My Real Children

“No, Gran, Mum’s right. She does sound stuck up,” Cathy said. Cathy was ten now, in her last year of junior school.

 

“It’s ridiculous for people to think I’m stuck up. My father mended wirelesses and my mother was a nursemaid.”

 

“But you went to Oxford and married Dad,” George said. “Try to talk more Lancashire. I do in school, and people like me better.”

 

But Tricia couldn’t deliberately change the way her voice came out of her mouth. Instead she tried to find things to talk about to them that cut across barriers. Childcare, illness and her mother’s senility worked for this, as her chilblains had long ago in Oxford.

 

In 1969 homosexuality and marijuana were legalized by the Labour government, and the death penalty was abolished. Mark saw the first of these as signs of the forthcoming apocalypse, but Tricia was delighted about all three. The Americans broke ground on a moonbase. Tricia watched the men walking on the lunar surface and wondered what use it was to anyone. George went briefly astronaut mad and spent his pocket money on magazines and books about space and trips to the moon.

 

In January of 1970 Helen turned sixteen. She took her O Levels in June and did well.

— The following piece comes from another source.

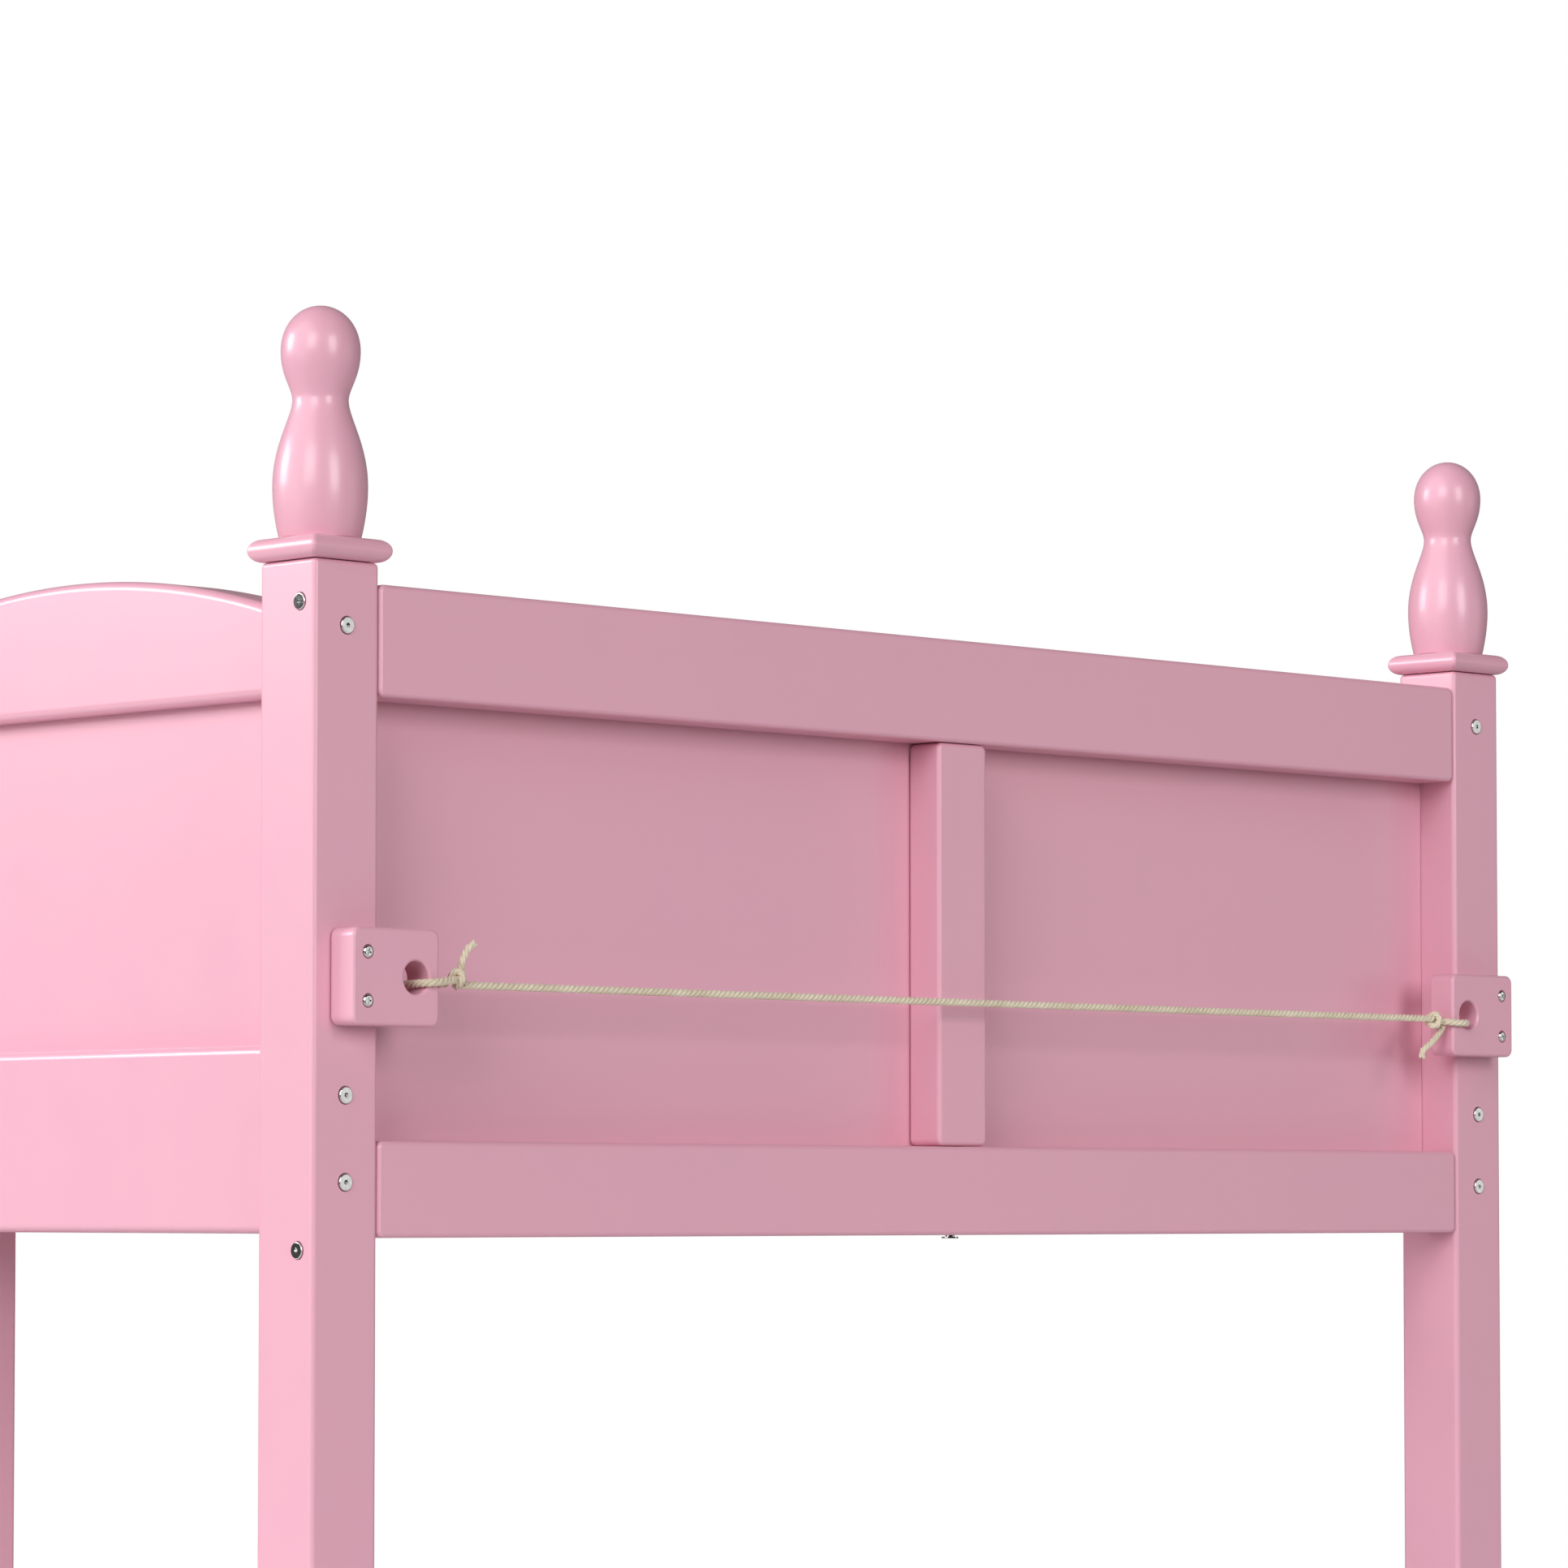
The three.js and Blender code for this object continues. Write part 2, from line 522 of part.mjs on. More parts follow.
// Rope blocks: screwed to the posts' near faces, with a lipped bore past the post's inner edge
function boreTool(x) {
  const outside = BLOCK_THICKNESS / 2 + TOOL_PAST;
  const straight = BLOCK_THICKNESS / 2 - BLOCK_BORE_LIP;
  const lip = BLOCK_BORE_RADIUS + BLOCK_BORE_LIP;
  const profile = new THREE.Path();
  profile.moveTo(0, -outside);
  profile.lineTo(lip, -outside);
  profile.lineTo(lip, -BLOCK_THICKNESS / 2);
  profile.absarc(lip, -straight, BLOCK_BORE_LIP, -Math.PI / 2, -Math.PI, true);
  profile.lineTo(BLOCK_BORE_RADIUS, straight);
  profile.absarc(lip, straight, BLOCK_BORE_LIP, Math.PI, Math.PI / 2, true);
  profile.lineTo(lip, outside);
  profile.lineTo(0, outside);
  const points = profile.getPoints(LIP_STEPS);
  const turned = points.filter((point, i) => i === 0 || point.distanceTo(points[i - 1]) > 1e-6);
  const geometry = new THREE.LatheGeometry(turned, TURNED_SIDES);
  geometry.translate(x, BLOCK_FRONT + BLOCK_THICKNESS / 2, BLOCK_MID_HEIGHT);
  return geometry;
}

function ropeBlock(sideSign) {
  const outerEnd = BLOCK_INNER_END + BLOCK_WIDTH;
  const foot = BLOCK_MID_HEIGHT - BLOCK_HEIGHT / 2;
  const low = sideSign < 0 ? -outerEnd : BLOCK_INNER_END;
  const outline = roundedOutline(low, foot, BLOCK_WIDTH, BLOCK_HEIGHT, BLOCK_CORNER);
  const plate = facingNearEnd(easedPlate(outline, BLOCK_THICKNESS, BLOCK_EDGE),
    BLOCK_THICKNESS, BLOCK_FRONT);
  const tools = [boreTool(sideSign * BORE_FROM_MIDDLE)];
  const screwX = sideSign * (outerEnd - BLOCK_SCREW_INSET);
  for (const up of [-1, 1]) {
    tools.push(drill('y', BLOCK_SCREW_RADIUS, 2 * BLOCK_SCREW_RECESS,
      new THREE.Vector3(screwX, BLOCK_FRONT, BLOCK_MID_HEIGHT + up * BLOCK_SCREW_SPREAD / 2)));
  }
  return cut(plate, tools);
}

for (const [sideName, sideSign] of SIDES) {
  add(`rope_block_${sideName}`, ropeBlock(sideSign));
}

// Rope: each block holds a loop that a knot closes, and the span runs taut between the knots.
// The points are chosen by hand along the rope's middle.
const ROPE_SPAN = [
  [-445.3, -1023.5, 787.1], [-400, -1023.5, 787.1], [-330, -1023.5, 787.1], [-260, -1023.5, 787.1],
  [-190, -1023.5, 787.1], [-120, -1023.5, 787.1], [-50, -1023.5, 787.1], [20, -1023.5, 787.1],
  [90, -1023.5, 787.1], [160, -1023.5, 787.1], [230, -1023.5, 787.1], [300, -1023.5, 787.1],
  [370, -1023.5, 787.1], [420, -1023.5, 787.1], [451.4, -1023.5, 787.1],
];
const LOOP_LEFT = [
  [-457.4, -1026.2, 789.9], [-464, -1029.4, 789.3], [-471.5, -1031.6, 788.4],
  [-478.6, -1031.7, 787.7], [-483, -1027.9, 787.3], [-483.7, -1020, 787],
  [-483.7, -1012, 786.8], [-482.6, -1006.3, 786.6], [-477.8, -1004, 786.5],
  [-471, -1004.7, 786.5], [-464.4, -1009.3, 786.8], [-459.4, -1015.6, 787.6],
  [-457, -1019.4, 788.3],
];
const LOOP_RIGHT = [
  [463.4, -1026.2, 785.4], [468.2, -1030, 784.9], [474.5, -1032.1, 784.6],
  [480.5, -1031.9, 784.6], [485.3, -1028.2, 784.7], [485.8, -1020, 785],
  [485, -1012, 785.8], [483.1, -1006.2, 786.8], [477.8, -1003.9, 787.3],
  [471.5, -1004.9, 787.5], [467.2, -1009.6, 787.4], [464.6, -1015.2, 787.2],
  [463.2, -1019.4, 787],
];
const KNOT_LEFT = [-451.3, -1023.5, 790.7];
const KNOT_RIGHT = [457.3, -1023.5, 786.2];
const TAIL_LEFT = [
  KNOT_LEFT, [-449.6, -1023.5, 796.2], [-449, -1023.5, 800.8], [-446.4, -1023.5, 806],
  [-442.8, -1023.5, 810.4], [-438.6, -1023.5, 813.2],
];
const TAIL_RIGHT = [
  KNOT_RIGHT, [460.6, -1026.6, 781.6], [458.6, -1028.5, 777.3], [453.9, -1028.8, 773],
  [448.4, -1028.3, 768.2], [443.6, -1027.6, 764.6], [441, -1027.4, 760.9],
];

function tube(points, steps) {
  const path = new THREE.CatmullRomCurve3(points.map((point) => new THREE.Vector3(...point)));
  const section = new THREE.Shape();
  section.moveTo(ROPE_RADIUS, 0);
  for (let i = 1; i < ROPE_SIDES; i += 1) {
    const angle = 2 * Math.PI * i / ROPE_SIDES;
    section.lineTo(ROPE_RADIUS * Math.cos(angle), ROPE_RADIUS * Math.sin(angle));
  }
  section.closePath();
  return new THREE.ExtrudeGeometry(section, { extrudePath: path, steps, bevelEnabled: false });
}

function knot(centre, tail) {
  const lump = new THREE.SphereGeometry(1, KNOT_SIDES, KNOT_RINGS);
  lump.scale(...KNOT_RADII);
  lump.translate(...centre);
  return toGeometry(toSolid(lump).add(toSolid(tube(tail, TAIL_STEPS))));
}

add('rope_span', tube(ROPE_SPAN, SPAN_STEPS), FINISHES.cotton);
add('rope_loop_left', tube(LOOP_LEFT, LOOP_STEPS), FINISHES.cotton);
add('rope_loop_right', tube(LOOP_RIGHT, LOOP_STEPS), FINISHES.cotton);
add('rope_knot_left', knot(KNOT_LEFT, TAIL_LEFT), FINISHES.cotton);
add('rope_knot_right', knot(KNOT_RIGHT, TAIL_RIGHT), FINISHES.cotton);

export default bed;
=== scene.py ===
# %% [markdown]
# A low loft bed in pink lacquer. The real one is a set of planed boards and four square posts,
# screwed and bolted together, with turned finials on top and a rope tied across one end.
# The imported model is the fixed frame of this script: metres, Z up, the origin on the floor.
# Each piece below takes its size and its place from a node of that frame, so nothing is fitted
# by eye. Only the small things, such as how round an edge is, have their own values here.

import json
import math

import bmesh
import bpy
from mathutils import Vector
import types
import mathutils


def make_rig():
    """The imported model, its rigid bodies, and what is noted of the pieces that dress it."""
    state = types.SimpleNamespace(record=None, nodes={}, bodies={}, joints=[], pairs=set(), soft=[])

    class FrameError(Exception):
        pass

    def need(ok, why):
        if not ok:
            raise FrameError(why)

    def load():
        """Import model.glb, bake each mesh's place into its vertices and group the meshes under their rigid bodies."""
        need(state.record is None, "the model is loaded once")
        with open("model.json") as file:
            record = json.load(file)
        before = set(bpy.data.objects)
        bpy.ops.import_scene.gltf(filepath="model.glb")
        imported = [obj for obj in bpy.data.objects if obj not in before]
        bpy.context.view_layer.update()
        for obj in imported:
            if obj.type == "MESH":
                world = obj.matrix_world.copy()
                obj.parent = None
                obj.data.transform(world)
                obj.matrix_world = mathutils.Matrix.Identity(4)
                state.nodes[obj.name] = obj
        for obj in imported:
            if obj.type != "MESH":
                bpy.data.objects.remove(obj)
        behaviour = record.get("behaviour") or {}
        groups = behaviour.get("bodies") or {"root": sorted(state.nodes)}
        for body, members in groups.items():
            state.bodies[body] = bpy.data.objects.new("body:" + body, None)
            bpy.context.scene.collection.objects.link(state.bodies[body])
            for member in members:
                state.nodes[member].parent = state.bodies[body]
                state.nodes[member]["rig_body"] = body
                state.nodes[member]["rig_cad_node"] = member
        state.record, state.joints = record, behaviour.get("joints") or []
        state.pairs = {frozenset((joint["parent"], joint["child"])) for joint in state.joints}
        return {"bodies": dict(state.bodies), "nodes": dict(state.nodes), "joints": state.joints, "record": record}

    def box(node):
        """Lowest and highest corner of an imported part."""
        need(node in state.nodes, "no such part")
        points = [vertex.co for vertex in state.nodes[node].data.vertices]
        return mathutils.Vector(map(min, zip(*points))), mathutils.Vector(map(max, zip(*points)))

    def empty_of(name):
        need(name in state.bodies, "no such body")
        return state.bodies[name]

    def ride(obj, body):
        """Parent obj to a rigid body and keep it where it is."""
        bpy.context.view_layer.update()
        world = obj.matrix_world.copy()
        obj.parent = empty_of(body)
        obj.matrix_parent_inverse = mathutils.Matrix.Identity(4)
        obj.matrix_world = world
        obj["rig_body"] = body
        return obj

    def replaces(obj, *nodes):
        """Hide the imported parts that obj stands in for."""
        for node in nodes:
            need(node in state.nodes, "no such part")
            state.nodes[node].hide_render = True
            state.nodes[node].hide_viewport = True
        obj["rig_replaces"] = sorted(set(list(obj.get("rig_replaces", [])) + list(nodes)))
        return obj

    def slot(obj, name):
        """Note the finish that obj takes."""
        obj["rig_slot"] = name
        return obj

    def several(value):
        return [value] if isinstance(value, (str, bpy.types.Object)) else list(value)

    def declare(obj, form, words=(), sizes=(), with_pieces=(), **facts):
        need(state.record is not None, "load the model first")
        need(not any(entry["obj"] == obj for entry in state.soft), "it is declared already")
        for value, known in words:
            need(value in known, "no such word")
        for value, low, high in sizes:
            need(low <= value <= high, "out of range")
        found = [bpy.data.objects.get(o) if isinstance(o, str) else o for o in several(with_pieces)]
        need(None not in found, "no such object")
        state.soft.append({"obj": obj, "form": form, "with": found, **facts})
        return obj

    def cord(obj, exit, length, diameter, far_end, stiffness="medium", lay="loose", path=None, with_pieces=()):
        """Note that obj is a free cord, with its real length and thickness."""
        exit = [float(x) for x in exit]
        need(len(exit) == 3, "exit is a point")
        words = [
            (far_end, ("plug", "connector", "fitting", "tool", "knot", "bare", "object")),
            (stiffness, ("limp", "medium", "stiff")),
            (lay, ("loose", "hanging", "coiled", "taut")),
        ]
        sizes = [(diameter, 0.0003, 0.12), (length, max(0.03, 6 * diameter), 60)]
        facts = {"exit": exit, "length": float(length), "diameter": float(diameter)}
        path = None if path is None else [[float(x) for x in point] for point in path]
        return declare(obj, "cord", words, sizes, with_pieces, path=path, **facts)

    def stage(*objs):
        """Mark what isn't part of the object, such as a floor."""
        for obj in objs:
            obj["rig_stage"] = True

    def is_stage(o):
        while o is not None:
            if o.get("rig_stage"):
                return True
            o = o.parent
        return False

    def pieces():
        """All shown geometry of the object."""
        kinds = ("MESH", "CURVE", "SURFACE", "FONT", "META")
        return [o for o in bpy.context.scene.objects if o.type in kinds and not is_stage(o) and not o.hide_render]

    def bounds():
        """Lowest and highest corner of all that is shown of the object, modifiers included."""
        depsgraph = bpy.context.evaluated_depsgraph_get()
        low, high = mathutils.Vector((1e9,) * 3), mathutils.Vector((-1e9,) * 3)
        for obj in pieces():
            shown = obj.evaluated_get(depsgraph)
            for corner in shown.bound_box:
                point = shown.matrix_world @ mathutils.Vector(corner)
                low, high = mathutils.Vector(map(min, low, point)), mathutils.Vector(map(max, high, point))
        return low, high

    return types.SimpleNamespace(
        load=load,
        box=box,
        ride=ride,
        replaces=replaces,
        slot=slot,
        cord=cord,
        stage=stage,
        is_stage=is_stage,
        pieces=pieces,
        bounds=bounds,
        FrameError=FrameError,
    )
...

Nevertheless she insisted that she was not returning to school. “I’ll get a job,” she said. When her father raved at her she threatened to move to London and stay with Doug. Helen had always been her father’s favorite, and he seemed devastated that she was abandoning his ideals, as he put it. He blamed Tricia, although she disapproved of Helen’s decision as much as he did, if more quietly.

 

Helen got a job in a coffee bar in town. She back-combed her hair and bought tie-dyed clothes. She looked like a hippie princess. She found boyfriends and spent a lot of time out with them. Tricia wasn’t sure whether to be relieved or horrified that she went through them so fast, and always had two or three of them ready to take her out. Tricia took her to the doctor and begged her to prescribe the pill for Helen. Tricia still took her own pill every night, though it had been a long time since Mark had brought home a bottle of wine. She thought about that as she walked back from the surgery with Helen. Perhaps Mark believed she was too old for more children? Perhaps he would leave her alone now?

 

Tricia worried about Doug, worried about drugs and the price of early success. She went to London, or somewhere he was playing, every few months and saw him, and he always came home for Christmas. He and Sue were as settled as a married couple, although they were not married and there was no suggestion of marriage. Mark refused to countenance the relationship, but Tricia saw no point in closing her eyes to it. Sue wasn’t what she’d have chosen for her son, but she was clearly his choice. She wrote the music for their songs and Doug wrote the lyrics.

 

Back at home, Tricia was working at Morecambe Grammar School for a few months as the English teacher was on maternity leave. She enjoyed teaching the same girls over a period of time, and they seemed to like her. She liked Morecambe out of season, the deserted sea front with the clacking flagpoles, the distant water, even the way the sea came in sideways over the sands. She had always loved the sea. She didn’t like the way the place was decaying. She suggested that the Lancaster Preservation Society take an interest in it, and found herself alone. You could walk from Lancaster to Morecambe in an hour, but they were worlds apart emotionally, and the people of Lancaster wanted nothing to do with it. Undeterred, Tricia started a Morecambe Preservation Society by putting up a notice in Morecambe Library announcing the first meeting and then seeing who showed up. She served as secretary for that society too.